**SOURCE EXCERPT**
********

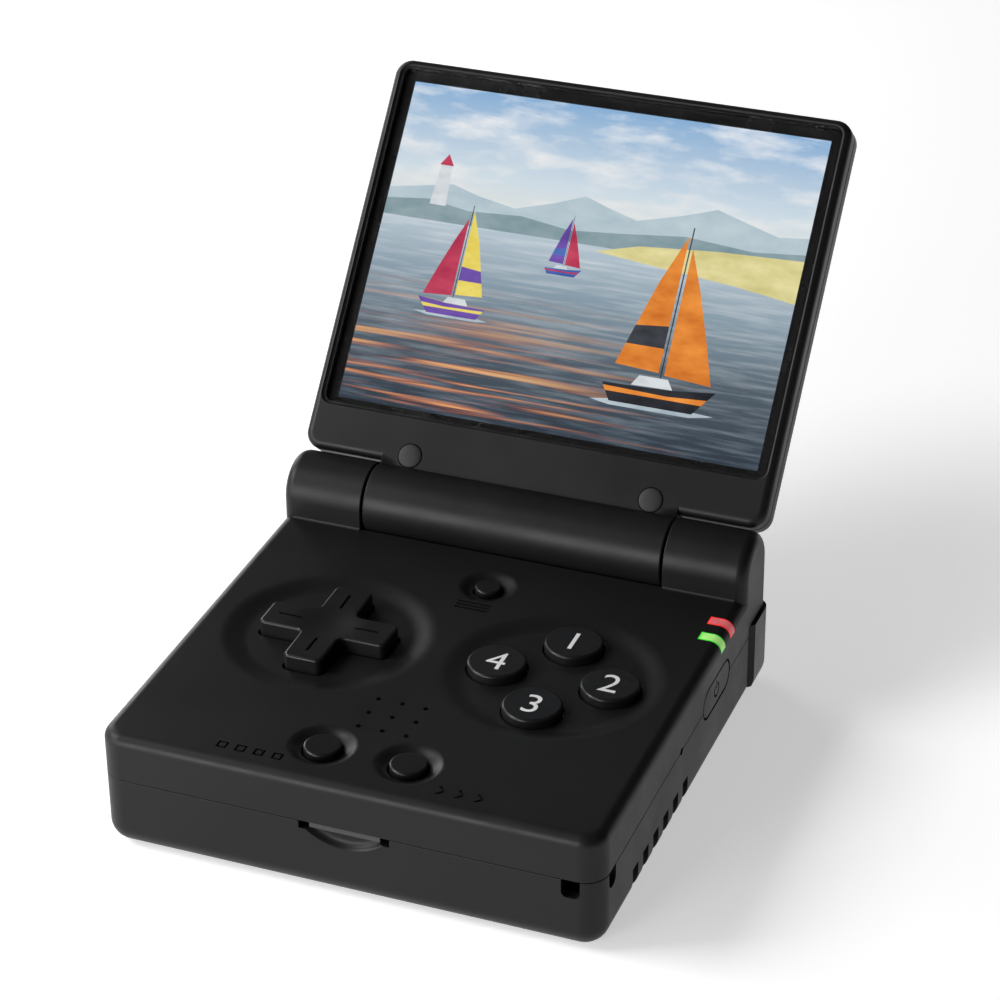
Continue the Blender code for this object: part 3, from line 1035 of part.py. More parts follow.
def lid_bezel(frame):
    """Front frame of the lid with its chin and the middle barrel of the hinge."""
    levels = [(-depth, inset) for depth, inset in fillet_levels(-LID_PARTING, LID_FACE, 0, LID_EDGE_FILLET)]
    bezel = solid("lid_bezel", spread(levels, lid_outline), CASE_PLASTIC, "Y", frame)
    web = rect(-BARREL_HALF, BARREL_HALF, CHIN_WEB_FROM_AXIS, CHIN_WEB_FROM_AXIS + CHIN_WEB_HEIGHT)
    add(bezel, straight(web, -LID_FACE, LID_PARTING), "Y", frame, "chin_web")
    barrel = circle(0, 0, HINGE_RADIUS, HINGE_STEPS)
    add(bezel, straight(barrel, -BARREL_HALF, BARREL_HALF), "X", frame, "barrel")
    bore = circle(0, 0, BARREL_BORE_RADIUS, ROUND_STEPS)
    cut(bezel, straight(bore, -BARREL_HALF - OVERRUN, BARREL_HALF + OVERRUN), "X", frame, "bore")
    radii = (WINDOW_CORNER_RADIUS, WINDOW_CORNER_RADIUS)
    window = rounded_rect(-WINDOW_HALF, WINDOW_HALF, WINDOW_FROM_AXIS, WINDOW_TOP, radii)
    cut(bezel, straight(window, -LID_FACE - OVERRUN, PANEL_FRONT), "Y", frame, "window")
    radii = (PANEL_CORNER_RADIUS + GAP, PANEL_CORNER_RADIUS + GAP)
    ledge = rounded_rect(-LEDGE_HALF, LEDGE_HALF, LEDGE_BOTTOM, LEDGE_TOP, radii, 0, FILLET_STEPS)
    cut(bezel, straight(ledge, -LID_FACE - OVERRUN, LID_PARTING + OVERRUN), "Y", frame, "ledge")
    seat = -LID_FACE + BUMPER_DEPTH + GAP
    head_seat = seat + LID_SCREW_HEAD_HEIGHT + GAP
    for side in (-1, 1):
        place = (side * BUMPER_FROM_CENTRE, BUMPER_FROM_AXIS)
        pad = circle(*place, BUMPER_RADIUS + GAP / 2, SMALL_ROUND_STEPS * 2)
        cut(bezel, straight(pad, -LID_FACE - OVERRUN, seat), "Y", frame, "bumper_seat")
        head = circle(*place, LID_SCREW_HEAD_RADIUS + GAP, SMALL_ROUND_STEPS)
        cut(bezel, straight(head, seat - OVERRUN / 2, head_seat), "Y", frame, "screw_seat")
        shank = circle(*place, LID_SCREW_RADIUS + GAP, SMALL_ROUND_STEPS)
        cut(bezel, straight(shank, head_seat - OVERRUN / 2, LID_PARTING + OVERRUN), "Y", frame, "screw_hole")
    ribbon_slot(bezel, frame)
    return bezel


def ribbon_slot(target, frame):
    """Slot for the display ribbon, through the barrel's wall and the back cover's heel."""
    half = RIBBON_WIDTH / 2 + RIBBON_SLOT_MARGIN
    depth_high = PANEL_BACK + GAP / 2
    depth_low = LID_PARTING + GAP
    slot = rect(-half, half, 0, LID_HEEL + LID_COVER_HEEL + OVERRUN)
    cut(target, straight(slot, depth_low, depth_high), "Y", frame, "ribbon_slot")


def lid_back_cover(frame):
    """Rear shell of the lid."""
    front = LID_PARTING + GAP
    levels = fillet_levels(front, LID_BACK, 0, LID_BACK_FILLET)
    cover = solid("lid_back_cover", spread(levels, lid_outline), CASE_PLASTIC, "Y", frame)
    inner = SIDE - LID_COVER_WALL
    radii = (LID_CORNER_RADIUS - LID_COVER_WALL, LID_CORNER_RADIUS - LID_COVER_WALL)
    cavity = rounded_rect(-inner, inner, LID_HEEL + LID_COVER_HEEL, LID_TOP - LID_COVER_WALL, radii)
    cut(cover, straight(cavity, front - OVERRUN, COVER_INSIDE), "Y", frame, "cavity")
    screw_end = -LID_FACE + BUMPER_DEPTH + LID_SCREW_HEAD_HEIGHT + LID_SCREW_LENGTH + 3 * GAP
    for side in (-1, 1):
        place = (side * BUMPER_FROM_CENTRE, BUMPER_FROM_AXIS)
        thread = circle(*place, LID_SCREW_RADIUS + GAP, SMALL_ROUND_STEPS)
        cut(cover, straight(thread, front - OVERRUN, screw_end), "Y", frame, "screw_hole")
    ribbon_slot(cover, frame)
    return cover


def lid_display(frame):
    """Lens, display panel and the ribbon that leaves it towards the hinge."""
    radii = (WINDOW_CORNER_RADIUS - GAP, WINDOW_CORNER_RADIUS - GAP)
    half = WINDOW_HALF - GAP
    lens = rounded_rect(-half, half, WINDOW_FROM_AXIS + GAP, WINDOW_TOP - GAP, radii)
    solid("screen_lens", straight(lens, LENS_FRONT, LENS_BACK), LENS_GLASS, "Y", frame)
    panel_half = LEDGE_HALF - GAP
    panel_low = LEDGE_BOTTOM + GAP
    radii = (PANEL_CORNER_RADIUS, PANEL_CORNER_RADIUS)
    panel = rounded_rect(-panel_half, panel_half, panel_low, LEDGE_TOP - GAP, radii, 0, FILLET_STEPS)
    solid("display_panel", straight(panel, PANEL_FRONT, PANEL_BACK), DISPLAY_GLASS, "Y", frame)
    ribbon_half = RIBBON_WIDTH / 2
    ribbon = rect(-ribbon_half, ribbon_half, CHIN_WEB_FROM_AXIS, panel_low - GAP)
    ribbon_mid = (LID_PARTING + GAP + PANEL_BACK) / 2
    ribbon_levels = straight(ribbon, *span(ribbon_mid, RIBBON_THICKNESS))
    solid("display_ribbon", ribbon_levels, RUBBER, "Y", frame)


def lid_fixings(frame):
    """Screws through the chin and the rubber bumpers that hide them."""
    for side, word in ((-1, "left"), (1, "right")):
        place = (side * BUMPER_FROM_CENTRE, BUMPER_FROM_AXIS)
        levels = []
        for depth, inset in fillet_levels(-BUMPER_DEPTH, BUMPER_DOME, 0, BUMPER_FILLET):
            levels.append((-LID_FACE - depth, circle(*place, BUMPER_RADIUS - inset, SMALL_ROUND_STEPS * 2)))
        solid("bumper_" + word, levels, RUBBER, "Y", frame)
        head_front = -LID_FACE + BUMPER_DEPTH + GAP
        head_back = head_front + LID_SCREW_HEAD_HEIGHT
        head = circle(*place, LID_SCREW_HEAD_RADIUS, SMALL_ROUND_STEPS)
        shank = circle(*place, LID_SCREW_RADIUS, SMALL_ROUND_STEPS)
        shank_end = head_back + LID_SCREW_LENGTH
        levels = [(head_front, head), (head_back, head), (head_back, shank), (shank_end, shank)]
        screw_body = solid("lid_screw_" + word, levels, DARK_STEEL, "Y", frame)
        drive = circle(*place, DRIVE_RADIUS, SMALL_ROUND_STEPS // 2)
        cut(screw_body, straight(drive, head_front - OVERRUN, head_front + DRIVE_DEPTH), "Y", frame, "drive")


def hinge_parts(frame):
    """Fixed shafts in the knuckles, and the cam sleeves that turn round them in the barrel."""
    shaft_inner = BARREL_HALF - CAM_LENGTH + GAP
    shaft_outer = KNUCKLE_INNER + SHAFT_IN_KNUCKLE
    for side, word in ((-1, "left"), (1, "right")):
        left, right = mirrored(side, shaft_inner, shaft_outer)
        rod = circle(AXIS_Y, AXIS_Z, SHAFT_RADIUS, SMALL_ROUND_STEPS)
        solid("hinge_shaft_" + word, straight(rod, left, right), STEEL, "X")
        left, right = mirrored(side, BARREL_HALF - CAM_LENGTH, BARREL_HALF)
        sleeve = circle(0, 0, BARREL_BORE_RADIUS - GAP, ROUND_STEPS)
        cam = solid("hinge_cam_" + word, straight(sleeve, left, right), STEEL, "X", frame)
        bore = circle(0, 0, SHAFT_RADIUS + GAP, SMALL_ROUND_STEPS * 2)
        cut(cam, straight(bore, left - OVERRUN, right + OVERRUN), "X", frame, "bore")


def build_console():
    """Make every piece at its place, the lid at its rest angle."""
    base_top_case()
    base_bottom_case()
    battery_cover()
    fasteners()
    battery_pack()
    main_board()
    processor_shield()
    speaker()
    face_buttons()
    dpad()
    system_buttons()
    side_keys()
    light_pipes()
    shoulder_buttons()
    card_parts()
    headphone_socket()
    usb_socket()
    lid_frame = bpy.data.objects.new("lid_frame", None)
    bpy.context.scene.collection.objects.link(lid_frame)
    lid_frame.location = HINGE_POINT
    lid_frame.rotation_euler = (-LID_REST_TILT, 0, 0)
    lid_bezel(lid_frame)
    lid_back_cover(lid_frame)
    lid_display(lid_frame)
    lid_fixings(lid_frame)
    hinge_parts(lid_frame)


build_console()
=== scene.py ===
"""Looks of the clamshell handheld game console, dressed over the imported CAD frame.

Metres, in the frame of the CAD: +X to the player's right, +Y to the hinge, +Z up. Lid pieces are
drawn in a lid frame on the hinge axis, whose Z runs up along the lid and whose Y is the depth behind
the axis, and are then turned to the lid's angle.
"""
import json
import math

import bmesh
import bpy
from mathutils import Matrix, Vector

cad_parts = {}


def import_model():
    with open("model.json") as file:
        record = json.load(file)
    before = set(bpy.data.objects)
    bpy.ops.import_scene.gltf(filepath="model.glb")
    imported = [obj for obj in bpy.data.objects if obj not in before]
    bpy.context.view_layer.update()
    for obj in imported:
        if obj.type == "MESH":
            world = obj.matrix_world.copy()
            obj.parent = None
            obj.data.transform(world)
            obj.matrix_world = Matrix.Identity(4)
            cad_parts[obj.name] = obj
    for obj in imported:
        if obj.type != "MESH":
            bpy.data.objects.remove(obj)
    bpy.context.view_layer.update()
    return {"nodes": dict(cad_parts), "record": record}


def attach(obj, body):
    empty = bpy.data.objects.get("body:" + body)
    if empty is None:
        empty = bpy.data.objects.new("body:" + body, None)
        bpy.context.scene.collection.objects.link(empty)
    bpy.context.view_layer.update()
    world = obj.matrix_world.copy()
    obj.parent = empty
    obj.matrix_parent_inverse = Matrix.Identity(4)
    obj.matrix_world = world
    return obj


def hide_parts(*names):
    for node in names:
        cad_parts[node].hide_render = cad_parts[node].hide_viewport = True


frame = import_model()

MM = 0.001

# Base casing
BASE_WIDTH = 78.0 * MM
BASE_DEPTH = 77.75 * MM
DECK_HEIGHT = 19.55 * MM
PARTING_HEIGHT = 11.95 * MM
SEAM = 0.06 * MM             # visible gap between two casings
SEAM_FILLET = 0.12 * MM
FRONT_CORNER_RADIUS = 3.7 * MM
REAR_CORNER_RADIUS = 1.8 * MM
DECK_FILLET = 1.85 * MM
FOOT_FILLET = 3.4 * MM
WALL = 1.8 * MM
FLOOR = 2.0 * MM
CEILING = 17.65 * MM
GAP = 0.3 * MM
OVERRUN = 1.0 * MM
MIN_RADIUS = 0.05 * MM
ROUND_END_SHARE = 0.999      # largest corner radius, as a share of half the outline's width

# Hinge and lid
HINGE_RADIUS = 5.8 * MM
AXIS_Y = 33.075 * MM
AXIS_Z = 22.47 * MM
KNUCKLE_INNER = 25.4 * MM
KNUCKLE_FILLET = 1.8 * MM
KNUCKLE_EDGE = 0.2 * MM
KNUCKLE_SINK = 3.5 * MM
COVE = 0.4 * MM
BARREL_HALF = 25.05 * MM
BARREL_EDGE = 0.25 * MM
BARREL_BORE_RADIUS = 4.2 * MM
TROUGH_RADIUS = 6.2 * MM
TROUGH_WALL = 1.3 * MM
BACK_WALL_DROP = 1.25 * MM
SHAFT_HOLE_RADIUS = 2.3 * MM
LID_TILT = math.radians(40.85)
LID_FACE = 1.9 * MM
LID_BACK = 5.0 * MM
LID_HEEL = 6.12 * MM
LID_TOP = 72.9 * MM
LID_CORNER_RADIUS = 2.8 * MM
LID_EDGE_FILLET = 1.3 * MM
LID_BACK_FILLET = 1.8 * MM
LID_PARTING = 1.3 * MM
LID_COVER_FLOOR = 1.4 * MM
LID_COVER_WALL = 1.6 * MM
LID_COVER_HEEL = 2.6 * MM
WINDOW_HALF = 37.6 * MM
WINDOW_LOW = 13.87 * MM
WINDOW_HIGH = 71.75 * MM
WINDOW_CORNER_RADIUS = 1.6 * MM
WINDOW_BEVEL = 0.35 * MM
LEDGE_WIDTH = 1.3 * MM
LENS_FRONT = -0.5 * MM       # depth in the lid frame
LENS_BACK = 0.2 * MM
LENS_EDGE = 0.12 * MM
LINING_RISE = 1.45 * MM      # lining's front, before the axis plane
LINING_WIDTH = 0.22 * MM
LEDGE_FRONT = 0.5 * MM
PICTURE_HALF = 35.64 * MM
PICTURE_LOW = 15.27 * MM
PICTURE_HIGH = 69.70 * MM
PICTURE_DEPTH = 0.42 * MM
CHIN_WEB_LOW = 2.0 * MM
CHIN_WEB_HIGH = 9.0 * MM
BUMPER_X = 20.37 * MM
BUMPER_HEIGHT = 7.42 * MM
BUMPER_RADIUS = 1.95 * MM
BUMPER_SEAT_RADIUS = 2.08 * MM
BUMPER_DEPTH = 1.0 * MM
BUMPER_SEAT_DEPTH = 1.3 * MM
BUMPER_DOME = 0.35 * MM
RIBBON_SLOT_HALF = 6.6 * MM
RIBBON_SLOT_BACK = 3.45 * MM
SHAFT_HOLE_DEPTH = 11.3 * MM
LID_CAVITY_RADIUS = 1.2 * MM
LEDGE_CORNER_RADIUS = 0.5 * MM
BORDER_PLAY = 0.03 * MM
BUMPER_ROUND_SHARE = 0.92    # of the bumper's radius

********

**YOUR TASK**
Quote exactly the lines running from the start of the listing above through the line where "return bezel" is found, and output no other lines.

**SOLVED EXERCISE**
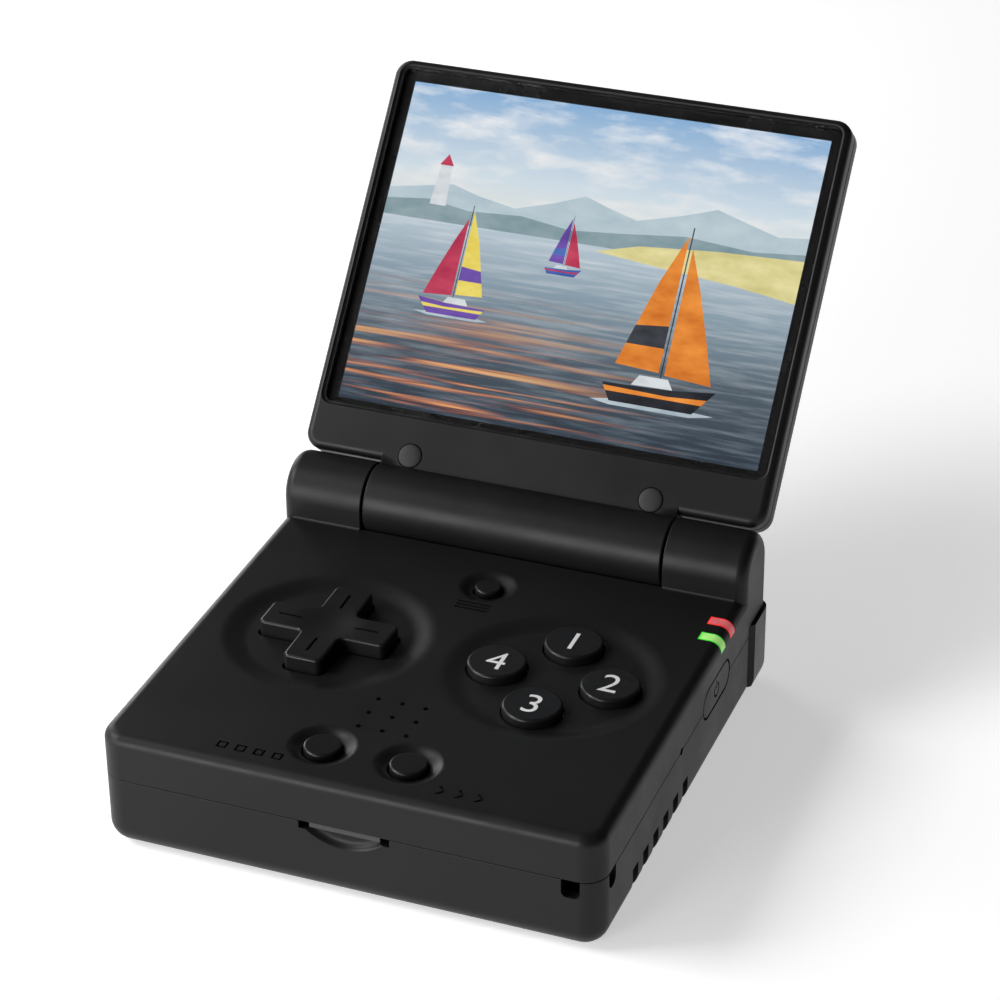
Continue the Blender code for this object: part 3, from line 1035 of part.py. More parts follow.
def lid_bezel(frame):
    """Front frame of the lid with its chin and the middle barrel of the hinge."""
    levels = [(-depth, inset) for depth, inset in fillet_levels(-LID_PARTING, LID_FACE, 0, LID_EDGE_FILLET)]
    bezel = solid("lid_bezel", spread(levels, lid_outline), CASE_PLASTIC, "Y", frame)
    web = rect(-BARREL_HALF, BARREL_HALF, CHIN_WEB_FROM_AXIS, CHIN_WEB_FROM_AXIS + CHIN_WEB_HEIGHT)
    add(bezel, straight(web, -LID_FACE, LID_PARTING), "Y", frame, "chin_web")
    barrel = circle(0, 0, HINGE_RADIUS, HINGE_STEPS)
    add(bezel, straight(barrel, -BARREL_HALF, BARREL_HALF), "X", frame, "barrel")
    bore = circle(0, 0, BARREL_BORE_RADIUS, ROUND_STEPS)
    cut(bezel, straight(bore, -BARREL_HALF - OVERRUN, BARREL_HALF + OVERRUN), "X", frame, "bore")
    radii = (WINDOW_CORNER_RADIUS, WINDOW_CORNER_RADIUS)
    window = rounded_rect(-WINDOW_HALF, WINDOW_HALF, WINDOW_FROM_AXIS, WINDOW_TOP, radii)
    cut(bezel, straight(window, -LID_FACE - OVERRUN, PANEL_FRONT), "Y", frame, "window")
    radii = (PANEL_CORNER_RADIUS + GAP, PANEL_CORNER_RADIUS + GAP)
    ledge = rounded_rect(-LEDGE_HALF, LEDGE_HALF, LEDGE_BOTTOM, LEDGE_TOP, radii, 0, FILLET_STEPS)
    cut(bezel, straight(ledge, -LID_FACE - OVERRUN, LID_PARTING + OVERRUN), "Y", frame, "ledge")
    seat = -LID_FACE + BUMPER_DEPTH + GAP
    head_seat = seat + LID_SCREW_HEAD_HEIGHT + GAP
    for side in (-1, 1):
        place = (side * BUMPER_FROM_CENTRE, BUMPER_FROM_AXIS)
        pad = circle(*place, BUMPER_RADIUS + GAP / 2, SMALL_ROUND_STEPS * 2)
        cut(bezel, straight(pad, -LID_FACE - OVERRUN, seat), "Y", frame, "bumper_seat")
        head = circle(*place, LID_SCREW_HEAD_RADIUS + GAP, SMALL_ROUND_STEPS)
        cut(bezel, straight(head, seat - OVERRUN / 2, head_seat), "Y", frame, "screw_seat")
        shank = circle(*place, LID_SCREW_RADIUS + GAP, SMALL_ROUND_STEPS)
        cut(bezel, straight(shank, head_seat - OVERRUN / 2, LID_PARTING + OVERRUN), "Y", frame, "screw_hole")
    ribbon_slot(bezel, frame)
    return bezel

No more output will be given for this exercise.